I remember promptly feeling nervous and embarrassed that I’d shared even a bit of my personal turmoil. Reading it now, I see a young woman straining to find herself in her grandparents’ story, using their bond as a buoy.
I have the advantage of hindsight now – I’m about to turn 40 and I’m still here grappling with the letters while I grapple with my own busy life. I’ve been working on making this blog, and the letters, into a book for years. But for so long I couldn’t figure out where I fit. I’d written proposals, analyses of the letters, done historical research about WWII, and Brooklyn, and anything that didn’t include me. I finally forced myself in winter of 2025 to sit down and put words about myself on a page. I wrote and wrote until I had what I could call a VERY messy first draft of a memoir that included my own memories… even if it meant feeling slightly megalomoniacle, egocentric, or just boring along the way.
As I accepted that my voice would be a part of my book, I had to accept that what I was writing would qualify as memoir – not as an academic analysis or historical retelling of the drama of WWII and illness. So I began reading memoir, not a genre I’d actually spent much time with.
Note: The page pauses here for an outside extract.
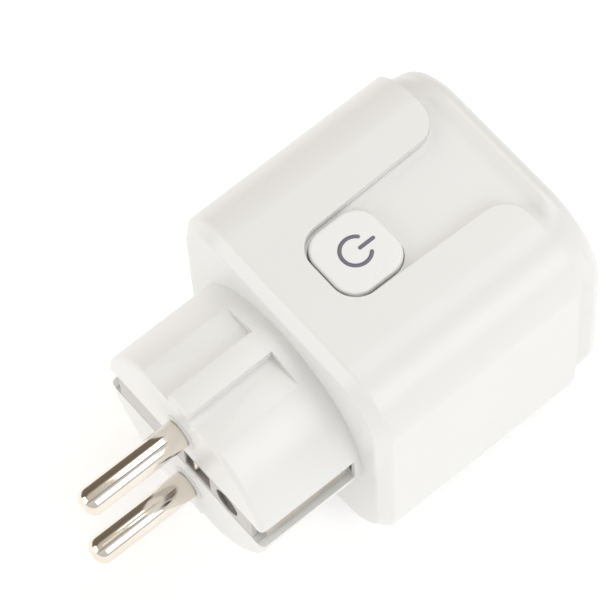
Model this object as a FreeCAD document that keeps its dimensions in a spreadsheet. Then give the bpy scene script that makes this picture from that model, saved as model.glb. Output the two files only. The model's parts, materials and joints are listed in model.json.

I found that the stories I felt most moved by did not involve dramatic narratives and adventures, but the relatable, touching interiority of someone going through their life. This checks out since I also don’t have a strong interest in the battles and chronology of WWII so much as the progression of my grandparents’ relationship in their daily correspondence.
Ever since seeing Julia and Julie in theaters, I’ve kept it in mind as a model for a dual timeline memoir. I hoped that my blog would create the meaning I needed, like the late Julie Powell’s did. But my project didn’t have a strict deadline, or even a clear end point so my interpretations have changed over time – primarily outside of the blog. I have found meaning in the letters that simply weren’t there in my twenties. I didn’t know what it meant to be a mom, or what is lost and gained in that identity. I didn’t even know I had the same heart condition as Sylvia yet. I didn’t know that some days I’d miss and grieve Sylvia as though I’d grown up with her as my grandmother. I didn’t know that she would at times feel like a peer, I’d recognize her as a dreamer like me. It’s taken dozens of re-readings for me to see just how tenacious and talented she was – and how much she hoped to showcase that during her life.
As things feel more and more bleak in our political climate, I also see how radical and resilient her loving and creative nature was. Her creative whims and brash jokes were just as important as the political organizing that she and Alex both cared deeply about. She imbued her motherhood, sisterhood, neighborliness, and letters with eloquence, care, activism, and camaraderie.
Thus, in these letters I’ve found an unexpected lesson that the mundane, the quotidian, the minutia of our lives are where meaning comes from. I want to amplify Sylvia’s voice, beliefs, and the stories she didn’t get a chance to share. And to do that, she’s forcing me to amplify my own.
Sylvia wrote this to an editor who had reviewed a manuscript she wrote for a children’s book in 1949. It’s a project she never got to see through to fruition but we glimpse her ambition here, her oh-so-relatable attempt to balance her ideas and goals with motherhood: It’s been so long since I’ve attempted to do any writing. Raising two children isn’t easy to do. Finding time to write is difficult… When evening comes, I’m pooped… but really pooped! But still, the urge is there. The worm is eating away again. My mind is rusty. My fingers are rusty. My ideas are gone. I’ve reread some of the things I wrote many years ago. A lot of it is absolutely horrible, but at least I made an attempt to write every night. Now, months go by before I touch a typewriter. However, some of the stuff I wrote years ago was very good…bright, bright… dammit, there was nobody to encourage or point the way out to me. Nobody to make it clear enough!